Given request -> Extract the listing below in full, unchanged.

[BEGIN Material provided]

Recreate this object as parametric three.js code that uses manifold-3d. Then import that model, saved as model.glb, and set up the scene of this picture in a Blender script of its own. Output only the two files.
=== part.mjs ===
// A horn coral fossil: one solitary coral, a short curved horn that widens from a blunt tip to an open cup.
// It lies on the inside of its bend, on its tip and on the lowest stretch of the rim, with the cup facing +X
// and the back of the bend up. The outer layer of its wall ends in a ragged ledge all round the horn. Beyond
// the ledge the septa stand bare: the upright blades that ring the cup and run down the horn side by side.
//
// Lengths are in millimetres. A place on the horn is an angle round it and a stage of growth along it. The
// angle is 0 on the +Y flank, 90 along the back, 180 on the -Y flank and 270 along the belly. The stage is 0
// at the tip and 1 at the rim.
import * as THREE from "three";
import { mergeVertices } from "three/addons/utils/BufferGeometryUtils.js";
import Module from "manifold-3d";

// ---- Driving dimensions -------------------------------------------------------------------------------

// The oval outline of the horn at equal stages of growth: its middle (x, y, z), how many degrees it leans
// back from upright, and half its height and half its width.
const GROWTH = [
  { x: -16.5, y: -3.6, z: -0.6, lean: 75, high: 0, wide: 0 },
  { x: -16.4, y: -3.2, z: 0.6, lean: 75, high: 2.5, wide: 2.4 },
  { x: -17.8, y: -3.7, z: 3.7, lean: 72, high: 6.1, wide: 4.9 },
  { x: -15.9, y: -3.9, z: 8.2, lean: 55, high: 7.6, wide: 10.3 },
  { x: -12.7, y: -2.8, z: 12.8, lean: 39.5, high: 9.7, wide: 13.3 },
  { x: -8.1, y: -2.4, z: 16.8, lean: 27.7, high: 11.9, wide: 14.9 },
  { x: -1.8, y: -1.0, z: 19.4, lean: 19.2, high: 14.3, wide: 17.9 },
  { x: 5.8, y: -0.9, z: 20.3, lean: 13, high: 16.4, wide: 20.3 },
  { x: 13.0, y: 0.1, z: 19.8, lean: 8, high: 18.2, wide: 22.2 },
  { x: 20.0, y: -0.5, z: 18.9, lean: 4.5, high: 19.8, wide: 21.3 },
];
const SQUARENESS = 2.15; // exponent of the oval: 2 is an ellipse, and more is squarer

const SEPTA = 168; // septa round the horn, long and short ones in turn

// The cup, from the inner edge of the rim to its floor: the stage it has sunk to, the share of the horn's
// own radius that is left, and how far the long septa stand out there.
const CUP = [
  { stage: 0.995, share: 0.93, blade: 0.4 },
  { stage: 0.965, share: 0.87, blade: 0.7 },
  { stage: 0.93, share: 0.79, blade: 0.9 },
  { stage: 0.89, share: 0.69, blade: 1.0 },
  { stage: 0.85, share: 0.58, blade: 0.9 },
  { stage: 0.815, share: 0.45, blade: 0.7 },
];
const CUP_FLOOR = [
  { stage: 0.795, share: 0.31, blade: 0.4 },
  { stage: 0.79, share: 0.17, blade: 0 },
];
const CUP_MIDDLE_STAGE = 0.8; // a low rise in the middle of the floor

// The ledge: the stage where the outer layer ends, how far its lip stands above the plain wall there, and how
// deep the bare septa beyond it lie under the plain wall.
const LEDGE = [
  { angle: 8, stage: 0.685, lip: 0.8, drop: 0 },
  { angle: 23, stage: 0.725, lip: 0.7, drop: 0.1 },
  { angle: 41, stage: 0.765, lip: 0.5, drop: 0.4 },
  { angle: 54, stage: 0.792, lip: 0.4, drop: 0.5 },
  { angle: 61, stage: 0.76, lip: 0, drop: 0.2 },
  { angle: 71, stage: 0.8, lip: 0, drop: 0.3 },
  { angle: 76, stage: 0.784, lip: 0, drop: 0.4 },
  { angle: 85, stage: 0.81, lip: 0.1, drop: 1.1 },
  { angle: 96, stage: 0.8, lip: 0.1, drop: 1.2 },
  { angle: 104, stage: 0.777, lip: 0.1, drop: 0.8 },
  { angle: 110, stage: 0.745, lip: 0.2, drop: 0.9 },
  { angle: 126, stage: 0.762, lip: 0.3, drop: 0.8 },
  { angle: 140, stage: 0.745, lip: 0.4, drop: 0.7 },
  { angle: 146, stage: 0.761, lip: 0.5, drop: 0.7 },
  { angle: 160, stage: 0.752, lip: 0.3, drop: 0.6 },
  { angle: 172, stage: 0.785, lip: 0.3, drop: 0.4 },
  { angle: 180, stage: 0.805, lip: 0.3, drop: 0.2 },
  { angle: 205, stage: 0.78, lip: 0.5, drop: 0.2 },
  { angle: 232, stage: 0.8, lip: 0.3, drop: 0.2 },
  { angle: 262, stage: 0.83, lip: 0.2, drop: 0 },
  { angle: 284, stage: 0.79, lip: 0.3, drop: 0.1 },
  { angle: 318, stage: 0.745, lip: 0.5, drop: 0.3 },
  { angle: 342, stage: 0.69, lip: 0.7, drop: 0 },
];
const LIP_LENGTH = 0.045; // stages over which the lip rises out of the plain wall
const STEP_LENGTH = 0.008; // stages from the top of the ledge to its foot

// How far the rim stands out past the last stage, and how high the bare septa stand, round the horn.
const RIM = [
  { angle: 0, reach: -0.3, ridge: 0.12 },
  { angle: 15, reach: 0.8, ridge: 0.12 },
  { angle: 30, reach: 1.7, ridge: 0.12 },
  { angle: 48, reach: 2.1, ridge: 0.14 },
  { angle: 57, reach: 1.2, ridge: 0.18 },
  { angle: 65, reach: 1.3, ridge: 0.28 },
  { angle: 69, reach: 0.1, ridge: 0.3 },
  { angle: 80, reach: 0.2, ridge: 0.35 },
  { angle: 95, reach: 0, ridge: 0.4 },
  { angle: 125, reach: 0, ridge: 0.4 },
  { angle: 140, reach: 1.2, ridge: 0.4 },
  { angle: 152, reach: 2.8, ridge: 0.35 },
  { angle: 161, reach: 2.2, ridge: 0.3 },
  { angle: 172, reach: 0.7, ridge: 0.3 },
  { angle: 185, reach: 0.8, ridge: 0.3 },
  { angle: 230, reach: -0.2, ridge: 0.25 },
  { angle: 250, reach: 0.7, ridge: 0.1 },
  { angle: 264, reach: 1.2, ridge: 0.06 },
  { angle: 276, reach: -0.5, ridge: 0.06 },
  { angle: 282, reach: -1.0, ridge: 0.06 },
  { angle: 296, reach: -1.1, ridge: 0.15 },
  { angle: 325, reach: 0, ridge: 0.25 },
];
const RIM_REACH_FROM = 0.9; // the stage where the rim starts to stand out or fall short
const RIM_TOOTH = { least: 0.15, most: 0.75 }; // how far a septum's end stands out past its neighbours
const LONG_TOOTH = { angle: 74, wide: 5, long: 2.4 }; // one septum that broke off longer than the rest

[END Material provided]

Answer to this task ->
Recreate this object as parametric three.js code that uses manifold-3d. Then import that model, saved as model.glb, and set up the scene of this picture in a Blender script of its own. Output only the two files.
=== part.mjs ===
// A horn coral fossil: one solitary coral, a short curved horn that widens from a blunt tip to an open cup.
// It lies on the inside of its bend, on its tip and on the lowest stretch of the rim, with the cup facing +X
// and the back of the bend up. The outer layer of its wall ends in a ragged ledge all round the horn. Beyond
// the ledge the septa stand bare: the upright blades that ring the cup and run down the horn side by side.
//
// Lengths are in millimetres. A place on the horn is an angle round it and a stage of growth along it. The
// angle is 0 on the +Y flank, 90 along the back, 180 on the -Y flank and 270 along the belly. The stage is 0
// at the tip and 1 at the rim.
import * as THREE from "three";
import { mergeVertices } from "three/addons/utils/BufferGeometryUtils.js";
import Module from "manifold-3d";

// ---- Driving dimensions -------------------------------------------------------------------------------

// The oval outline of the horn at equal stages of growth: its middle (x, y, z), how many degrees it leans
// back from upright, and half its height and half its width.
const GROWTH = [
  { x: -16.5, y: -3.6, z: -0.6, lean: 75, high: 0, wide: 0 },
  { x: -16.4, y: -3.2, z: 0.6, lean: 75, high: 2.5, wide: 2.4 },
  { x: -17.8, y: -3.7, z: 3.7, lean: 72, high: 6.1, wide: 4.9 },
  { x: -15.9, y: -3.9, z: 8.2, lean: 55, high: 7.6, wide: 10.3 },
  { x: -12.7, y: -2.8, z: 12.8, lean: 39.5, high: 9.7, wide: 13.3 },
  { x: -8.1, y: -2.4, z: 16.8, lean: 27.7, high: 11.9, wide: 14.9 },
  { x: -1.8, y: -1.0, z: 19.4, lean: 19.2, high: 14.3, wide: 17.9 },
  { x: 5.8, y: -0.9, z: 20.3, lean: 13, high: 16.4, wide: 20.3 },
  { x: 13.0, y: 0.1, z: 19.8, lean: 8, high: 18.2, wide: 22.2 },
  { x: 20.0, y: -0.5, z: 18.9, lean: 4.5, high: 19.8, wide: 21.3 },
];
const SQUARENESS = 2.15; // exponent of the oval: 2 is an ellipse, and more is squarer

const SEPTA = 168; // septa round the horn, long and short ones in turn

// The cup, from the inner edge of the rim to its floor: the stage it has sunk to, the share of the horn's
// own radius that is left, and how far the long septa stand out there.
const CUP = [
  { stage: 0.995, share: 0.93, blade: 0.4 },
  { stage: 0.965, share: 0.87, blade: 0.7 },
  { stage: 0.93, share: 0.79, blade: 0.9 },
  { stage: 0.89, share: 0.69, blade: 1.0 },
  { stage: 0.85, share: 0.58, blade: 0.9 },
  { stage: 0.815, share: 0.45, blade: 0.7 },
];
const CUP_FLOOR = [
  { stage: 0.795, share: 0.31, blade: 0.4 },
  { stage: 0.79, share: 0.17, blade: 0 },
];
const CUP_MIDDLE_STAGE = 0.8; // a low rise in the middle of the floor

// The ledge: the stage where the outer layer ends, how far its lip stands above the plain wall there, and how
// deep the bare septa beyond it lie under the plain wall.
const LEDGE = [
  { angle: 8, stage: 0.685, lip: 0.8, drop: 0 },
  { angle: 23, stage: 0.725, lip: 0.7, drop: 0.1 },
  { angle: 41, stage: 0.765, lip: 0.5, drop: 0.4 },
  { angle: 54, stage: 0.792, lip: 0.4, drop: 0.5 },
  { angle: 61, stage: 0.76, lip: 0, drop: 0.2 },
  { angle: 71, stage: 0.8, lip: 0, drop: 0.3 },
  { angle: 76, stage: 0.784, lip: 0, drop: 0.4 },
  { angle: 85, stage: 0.81, lip: 0.1, drop: 1.1 },
  { angle: 96, stage: 0.8, lip: 0.1, drop: 1.2 },
  { angle: 104, stage: 0.777, lip: 0.1, drop: 0.8 },
  { angle: 110, stage: 0.745, lip: 0.2, drop: 0.9 },
  { angle: 126, stage: 0.762, lip: 0.3, drop: 0.8 },
  { angle: 140, stage: 0.745, lip: 0.4, drop: 0.7 },
  { angle: 146, stage: 0.761, lip: 0.5, drop: 0.7 },
  { angle: 160, stage: 0.752, lip: 0.3, drop: 0.6 },
  { angle: 172, stage: 0.785, lip: 0.3, drop: 0.4 },
  { angle: 180, stage: 0.805, lip: 0.3, drop: 0.2 },
  { angle: 205, stage: 0.78, lip: 0.5, drop: 0.2 },
  { angle: 232, stage: 0.8, lip: 0.3, drop: 0.2 },
  { angle: 262, stage: 0.83, lip: 0.2, drop: 0 },
  { angle: 284, stage: 0.79, lip: 0.3, drop: 0.1 },
  { angle: 318, stage: 0.745, lip: 0.5, drop: 0.3 },
  { angle: 342, stage: 0.69, lip: 0.7, drop: 0 },
];
const LIP_LENGTH = 0.045; // stages over which the lip rises out of the plain wall
const STEP_LENGTH = 0.008; // stages from the top of the ledge to its foot

// How far the rim stands out past the last stage, and how high the bare septa stand, round the horn.
const RIM = [
  { angle: 0, reach: -0.3, ridge: 0.12 },
  { angle: 15, reach: 0.8, ridge: 0.12 },
  { angle: 30, reach: 1.7, ridge: 0.12 },
  { angle: 48, reach: 2.1, ridge: 0.14 },
  { angle: 57, reach: 1.2, ridge: 0.18 },
  { angle: 65, reach: 1.3, ridge: 0.28 },
  { angle: 69, reach: 0.1, ridge: 0.3 },
  { angle: 80, reach: 0.2, ridge: 0.35 },
  { angle: 95, reach: 0, ridge: 0.4 },
  { angle: 125, reach: 0, ridge: 0.4 },
  { angle: 140, reach: 1.2, ridge: 0.4 },
  { angle: 152, reach: 2.8, ridge: 0.35 },
  { angle: 161, reach: 2.2, ridge: 0.3 },
  { angle: 172, reach: 0.7, ridge: 0.3 },
  { angle: 185, reach: 0.8, ridge: 0.3 },
  { angle: 230, reach: -0.2, ridge: 0.25 },
  { angle: 250, reach: 0.7, ridge: 0.1 },
  { angle: 264, reach: 1.2, ridge: 0.06 },
  { angle: 276, reach: -0.5, ridge: 0.06 },
  { angle: 282, reach: -1.0, ridge: 0.06 },
  { angle: 296, reach: -1.1, ridge: 0.15 },
  { angle: 325, reach: 0, ridge: 0.25 },
];
const RIM_REACH_FROM = 0.9; // the stage where the rim starts to stand out or fall short
const RIM_TOOTH = { least: 0.15, most: 0.75 }; // how far a septum's end stands out past its neighbours
const LONG_TOOTH = { angle: 74, wide: 5, long: 2.4 }; // one septum that broke off longer than the rest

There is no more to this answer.